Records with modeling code
·····
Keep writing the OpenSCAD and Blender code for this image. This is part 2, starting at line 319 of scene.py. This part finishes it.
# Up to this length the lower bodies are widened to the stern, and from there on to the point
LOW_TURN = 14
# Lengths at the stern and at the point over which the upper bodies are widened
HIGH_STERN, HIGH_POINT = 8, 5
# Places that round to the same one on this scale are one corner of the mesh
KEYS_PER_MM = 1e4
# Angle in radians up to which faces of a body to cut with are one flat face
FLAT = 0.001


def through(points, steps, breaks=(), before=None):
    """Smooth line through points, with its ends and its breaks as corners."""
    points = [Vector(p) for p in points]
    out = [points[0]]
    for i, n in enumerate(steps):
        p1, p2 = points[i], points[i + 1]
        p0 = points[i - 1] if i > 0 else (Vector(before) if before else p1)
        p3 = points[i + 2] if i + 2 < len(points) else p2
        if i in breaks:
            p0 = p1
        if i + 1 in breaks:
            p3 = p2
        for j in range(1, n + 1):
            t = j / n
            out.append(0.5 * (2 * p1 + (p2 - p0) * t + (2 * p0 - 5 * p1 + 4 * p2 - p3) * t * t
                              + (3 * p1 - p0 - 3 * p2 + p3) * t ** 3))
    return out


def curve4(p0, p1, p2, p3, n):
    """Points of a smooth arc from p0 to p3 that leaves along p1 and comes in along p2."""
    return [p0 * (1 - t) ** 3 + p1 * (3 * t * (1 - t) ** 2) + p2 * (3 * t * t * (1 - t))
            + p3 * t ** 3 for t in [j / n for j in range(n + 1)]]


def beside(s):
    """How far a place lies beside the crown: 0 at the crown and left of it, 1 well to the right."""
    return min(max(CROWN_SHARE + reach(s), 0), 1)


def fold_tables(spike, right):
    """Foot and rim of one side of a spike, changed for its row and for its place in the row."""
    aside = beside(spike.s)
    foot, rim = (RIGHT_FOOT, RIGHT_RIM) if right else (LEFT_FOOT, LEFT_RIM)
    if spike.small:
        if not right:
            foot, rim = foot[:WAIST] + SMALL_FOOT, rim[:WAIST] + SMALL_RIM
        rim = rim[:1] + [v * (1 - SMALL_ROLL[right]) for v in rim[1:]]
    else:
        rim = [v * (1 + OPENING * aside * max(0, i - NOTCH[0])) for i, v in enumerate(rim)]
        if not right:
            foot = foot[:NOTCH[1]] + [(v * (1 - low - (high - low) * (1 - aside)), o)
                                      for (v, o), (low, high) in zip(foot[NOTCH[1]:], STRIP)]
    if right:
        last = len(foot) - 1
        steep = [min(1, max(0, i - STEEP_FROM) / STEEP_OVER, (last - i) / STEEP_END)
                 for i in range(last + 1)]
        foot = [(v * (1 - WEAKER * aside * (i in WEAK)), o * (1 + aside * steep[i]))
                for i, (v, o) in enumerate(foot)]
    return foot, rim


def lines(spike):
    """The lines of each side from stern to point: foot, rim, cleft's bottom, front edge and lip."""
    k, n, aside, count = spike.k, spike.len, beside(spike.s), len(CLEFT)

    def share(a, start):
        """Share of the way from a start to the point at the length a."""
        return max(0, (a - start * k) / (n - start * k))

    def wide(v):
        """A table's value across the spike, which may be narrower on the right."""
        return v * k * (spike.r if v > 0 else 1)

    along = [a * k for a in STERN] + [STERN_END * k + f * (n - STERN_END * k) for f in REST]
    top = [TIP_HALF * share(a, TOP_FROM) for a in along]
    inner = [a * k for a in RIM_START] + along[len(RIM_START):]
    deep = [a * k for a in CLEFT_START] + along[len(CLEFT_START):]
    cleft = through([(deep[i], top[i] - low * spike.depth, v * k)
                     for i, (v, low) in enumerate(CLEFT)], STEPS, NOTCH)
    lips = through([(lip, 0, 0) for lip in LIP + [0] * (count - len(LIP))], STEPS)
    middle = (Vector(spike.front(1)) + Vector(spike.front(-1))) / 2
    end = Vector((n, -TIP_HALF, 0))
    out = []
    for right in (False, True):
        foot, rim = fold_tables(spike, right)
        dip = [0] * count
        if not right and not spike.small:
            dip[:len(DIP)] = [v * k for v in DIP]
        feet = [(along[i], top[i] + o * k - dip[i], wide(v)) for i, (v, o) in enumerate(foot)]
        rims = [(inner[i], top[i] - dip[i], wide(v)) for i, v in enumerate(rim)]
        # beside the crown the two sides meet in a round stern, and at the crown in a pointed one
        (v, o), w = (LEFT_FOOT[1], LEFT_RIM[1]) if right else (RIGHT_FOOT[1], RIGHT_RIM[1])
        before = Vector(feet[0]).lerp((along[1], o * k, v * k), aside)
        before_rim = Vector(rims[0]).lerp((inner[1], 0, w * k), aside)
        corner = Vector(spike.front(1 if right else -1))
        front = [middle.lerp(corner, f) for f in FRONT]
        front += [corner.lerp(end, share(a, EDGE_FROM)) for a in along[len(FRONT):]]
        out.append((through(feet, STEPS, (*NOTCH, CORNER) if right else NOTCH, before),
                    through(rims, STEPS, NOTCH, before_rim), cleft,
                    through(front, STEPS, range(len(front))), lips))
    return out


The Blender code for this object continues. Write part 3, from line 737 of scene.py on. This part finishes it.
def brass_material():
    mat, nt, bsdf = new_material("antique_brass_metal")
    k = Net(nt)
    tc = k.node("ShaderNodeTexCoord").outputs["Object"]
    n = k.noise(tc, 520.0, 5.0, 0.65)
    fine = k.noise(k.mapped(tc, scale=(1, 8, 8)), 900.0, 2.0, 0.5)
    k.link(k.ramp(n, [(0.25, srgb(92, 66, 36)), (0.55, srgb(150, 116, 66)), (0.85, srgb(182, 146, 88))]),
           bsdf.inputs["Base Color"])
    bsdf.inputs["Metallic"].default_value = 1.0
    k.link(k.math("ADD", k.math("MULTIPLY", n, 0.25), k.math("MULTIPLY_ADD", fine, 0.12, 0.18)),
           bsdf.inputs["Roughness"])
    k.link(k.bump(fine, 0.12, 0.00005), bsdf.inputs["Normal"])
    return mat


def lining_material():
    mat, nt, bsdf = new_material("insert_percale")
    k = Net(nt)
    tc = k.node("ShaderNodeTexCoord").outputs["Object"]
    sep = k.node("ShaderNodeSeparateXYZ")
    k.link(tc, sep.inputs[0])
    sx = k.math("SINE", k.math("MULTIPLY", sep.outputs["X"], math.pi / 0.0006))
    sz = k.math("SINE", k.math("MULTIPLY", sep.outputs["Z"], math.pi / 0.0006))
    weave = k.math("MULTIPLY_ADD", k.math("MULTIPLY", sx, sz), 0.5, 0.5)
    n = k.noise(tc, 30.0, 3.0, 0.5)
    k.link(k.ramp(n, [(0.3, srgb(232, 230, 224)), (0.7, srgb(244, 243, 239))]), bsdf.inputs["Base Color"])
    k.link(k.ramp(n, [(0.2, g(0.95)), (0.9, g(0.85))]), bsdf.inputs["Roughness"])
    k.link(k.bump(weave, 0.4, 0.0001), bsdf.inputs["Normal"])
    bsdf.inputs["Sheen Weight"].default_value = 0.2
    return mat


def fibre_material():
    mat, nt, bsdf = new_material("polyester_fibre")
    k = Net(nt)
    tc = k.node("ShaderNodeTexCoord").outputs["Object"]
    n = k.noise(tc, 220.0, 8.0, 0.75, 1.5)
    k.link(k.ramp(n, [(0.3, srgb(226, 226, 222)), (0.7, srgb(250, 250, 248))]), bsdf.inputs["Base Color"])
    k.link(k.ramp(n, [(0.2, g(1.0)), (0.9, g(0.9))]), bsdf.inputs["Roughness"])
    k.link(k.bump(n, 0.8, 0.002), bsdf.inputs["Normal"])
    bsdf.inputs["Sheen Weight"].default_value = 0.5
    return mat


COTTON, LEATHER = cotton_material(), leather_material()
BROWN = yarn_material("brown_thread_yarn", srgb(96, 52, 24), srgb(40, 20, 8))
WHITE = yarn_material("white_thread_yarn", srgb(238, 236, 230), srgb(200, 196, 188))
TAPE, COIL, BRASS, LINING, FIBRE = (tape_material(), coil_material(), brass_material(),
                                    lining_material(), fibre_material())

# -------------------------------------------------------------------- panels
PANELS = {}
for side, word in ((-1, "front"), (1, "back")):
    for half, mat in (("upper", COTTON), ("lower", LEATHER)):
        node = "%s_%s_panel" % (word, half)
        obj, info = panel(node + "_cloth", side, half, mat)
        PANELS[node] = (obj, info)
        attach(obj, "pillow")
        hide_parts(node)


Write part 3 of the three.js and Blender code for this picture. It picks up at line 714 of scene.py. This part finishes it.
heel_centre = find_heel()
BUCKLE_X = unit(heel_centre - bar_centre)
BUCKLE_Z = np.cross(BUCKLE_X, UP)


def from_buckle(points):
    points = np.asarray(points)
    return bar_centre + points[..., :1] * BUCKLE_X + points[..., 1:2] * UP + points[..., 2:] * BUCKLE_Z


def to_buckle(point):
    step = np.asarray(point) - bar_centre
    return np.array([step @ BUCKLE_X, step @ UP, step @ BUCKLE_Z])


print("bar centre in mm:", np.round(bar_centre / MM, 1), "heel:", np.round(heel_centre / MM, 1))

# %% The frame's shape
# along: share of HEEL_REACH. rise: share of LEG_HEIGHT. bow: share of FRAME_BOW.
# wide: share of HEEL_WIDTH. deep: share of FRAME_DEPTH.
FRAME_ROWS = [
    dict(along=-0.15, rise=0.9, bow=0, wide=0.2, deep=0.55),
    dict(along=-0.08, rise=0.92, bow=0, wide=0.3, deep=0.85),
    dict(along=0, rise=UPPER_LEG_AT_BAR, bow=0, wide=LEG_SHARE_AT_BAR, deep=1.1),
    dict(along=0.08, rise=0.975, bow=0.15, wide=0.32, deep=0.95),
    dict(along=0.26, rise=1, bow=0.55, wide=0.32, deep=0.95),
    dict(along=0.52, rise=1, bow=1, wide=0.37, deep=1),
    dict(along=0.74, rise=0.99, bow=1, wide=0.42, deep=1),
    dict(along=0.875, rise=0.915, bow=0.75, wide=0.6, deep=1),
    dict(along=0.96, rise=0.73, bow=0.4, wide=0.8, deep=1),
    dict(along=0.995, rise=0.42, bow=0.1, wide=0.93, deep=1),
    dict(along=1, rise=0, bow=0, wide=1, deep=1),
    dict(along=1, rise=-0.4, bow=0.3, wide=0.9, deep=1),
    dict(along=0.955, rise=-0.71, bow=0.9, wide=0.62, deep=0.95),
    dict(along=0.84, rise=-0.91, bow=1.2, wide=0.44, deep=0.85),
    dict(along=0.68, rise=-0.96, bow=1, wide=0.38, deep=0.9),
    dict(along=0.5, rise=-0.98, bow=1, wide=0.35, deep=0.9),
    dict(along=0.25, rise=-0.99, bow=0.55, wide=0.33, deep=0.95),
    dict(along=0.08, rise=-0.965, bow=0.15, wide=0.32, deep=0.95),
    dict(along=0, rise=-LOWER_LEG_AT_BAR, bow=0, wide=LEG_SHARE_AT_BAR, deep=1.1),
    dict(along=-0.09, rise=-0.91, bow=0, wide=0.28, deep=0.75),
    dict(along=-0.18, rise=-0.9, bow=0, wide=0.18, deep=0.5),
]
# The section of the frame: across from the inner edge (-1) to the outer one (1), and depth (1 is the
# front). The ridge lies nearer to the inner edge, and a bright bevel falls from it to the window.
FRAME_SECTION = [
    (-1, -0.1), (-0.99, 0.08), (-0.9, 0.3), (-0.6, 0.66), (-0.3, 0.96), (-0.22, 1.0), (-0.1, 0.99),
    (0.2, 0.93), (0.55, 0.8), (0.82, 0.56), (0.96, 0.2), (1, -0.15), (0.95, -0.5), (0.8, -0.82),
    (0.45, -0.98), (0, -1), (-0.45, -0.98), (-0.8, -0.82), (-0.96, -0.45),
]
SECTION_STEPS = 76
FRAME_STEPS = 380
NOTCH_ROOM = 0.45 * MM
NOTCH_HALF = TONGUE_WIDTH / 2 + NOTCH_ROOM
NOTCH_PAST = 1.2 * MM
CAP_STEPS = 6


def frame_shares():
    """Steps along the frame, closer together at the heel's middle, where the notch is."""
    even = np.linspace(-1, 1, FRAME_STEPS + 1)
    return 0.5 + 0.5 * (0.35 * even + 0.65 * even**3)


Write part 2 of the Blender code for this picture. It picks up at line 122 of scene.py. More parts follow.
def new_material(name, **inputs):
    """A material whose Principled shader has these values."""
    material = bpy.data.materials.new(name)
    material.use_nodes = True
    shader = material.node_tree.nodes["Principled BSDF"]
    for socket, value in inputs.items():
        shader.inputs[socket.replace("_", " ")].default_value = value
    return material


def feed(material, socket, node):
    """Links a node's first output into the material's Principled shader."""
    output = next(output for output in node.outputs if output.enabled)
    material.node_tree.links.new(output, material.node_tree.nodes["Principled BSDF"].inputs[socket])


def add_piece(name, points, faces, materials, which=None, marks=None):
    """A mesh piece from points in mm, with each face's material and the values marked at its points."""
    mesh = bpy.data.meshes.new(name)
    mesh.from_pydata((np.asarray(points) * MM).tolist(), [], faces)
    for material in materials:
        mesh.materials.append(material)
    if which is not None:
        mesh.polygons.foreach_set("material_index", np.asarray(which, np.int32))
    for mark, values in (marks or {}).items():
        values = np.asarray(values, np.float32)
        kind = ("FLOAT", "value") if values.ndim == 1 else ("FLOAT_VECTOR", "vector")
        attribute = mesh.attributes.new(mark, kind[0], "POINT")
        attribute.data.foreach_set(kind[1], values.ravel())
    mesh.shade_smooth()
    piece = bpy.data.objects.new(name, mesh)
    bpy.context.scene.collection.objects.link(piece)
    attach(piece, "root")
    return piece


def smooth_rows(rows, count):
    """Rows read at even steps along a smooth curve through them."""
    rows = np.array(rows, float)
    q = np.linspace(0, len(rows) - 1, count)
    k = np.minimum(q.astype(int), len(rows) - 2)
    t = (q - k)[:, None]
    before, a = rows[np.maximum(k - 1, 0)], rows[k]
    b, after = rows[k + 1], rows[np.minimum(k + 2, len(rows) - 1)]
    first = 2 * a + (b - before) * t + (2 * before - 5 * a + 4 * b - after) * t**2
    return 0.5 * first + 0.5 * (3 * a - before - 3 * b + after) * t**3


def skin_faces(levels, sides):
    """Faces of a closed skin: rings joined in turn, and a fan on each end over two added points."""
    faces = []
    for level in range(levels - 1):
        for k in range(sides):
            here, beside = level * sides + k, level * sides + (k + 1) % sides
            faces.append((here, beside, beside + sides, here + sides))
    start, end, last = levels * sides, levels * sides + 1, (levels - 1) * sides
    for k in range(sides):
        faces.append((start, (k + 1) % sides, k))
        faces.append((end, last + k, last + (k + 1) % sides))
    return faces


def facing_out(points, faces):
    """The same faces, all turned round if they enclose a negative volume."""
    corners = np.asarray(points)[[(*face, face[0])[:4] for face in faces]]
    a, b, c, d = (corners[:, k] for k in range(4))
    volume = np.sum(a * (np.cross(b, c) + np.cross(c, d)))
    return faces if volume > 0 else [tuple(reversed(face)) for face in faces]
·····
_PROBLEM_
Word for word, quote the lines of the material from the first line through the line with "FLAT = 0.001", both ends included.

_TASK ANSWER_
Keep writing the OpenSCAD and Blender code for this image. This is part 2, starting at line 319 of scene.py. This part finishes it.
# Up to this length the lower bodies are widened to the stern, and from there on to the point
LOW_TURN = 14
# Lengths at the stern and at the point over which the upper bodies are widened
HIGH_STERN, HIGH_POINT = 8, 5
# Places that round to the same one on this scale are one corner of the mesh
KEYS_PER_MM = 1e4
# Angle in radians up to which faces of a body to cut with are one flat face
FLAT = 0.001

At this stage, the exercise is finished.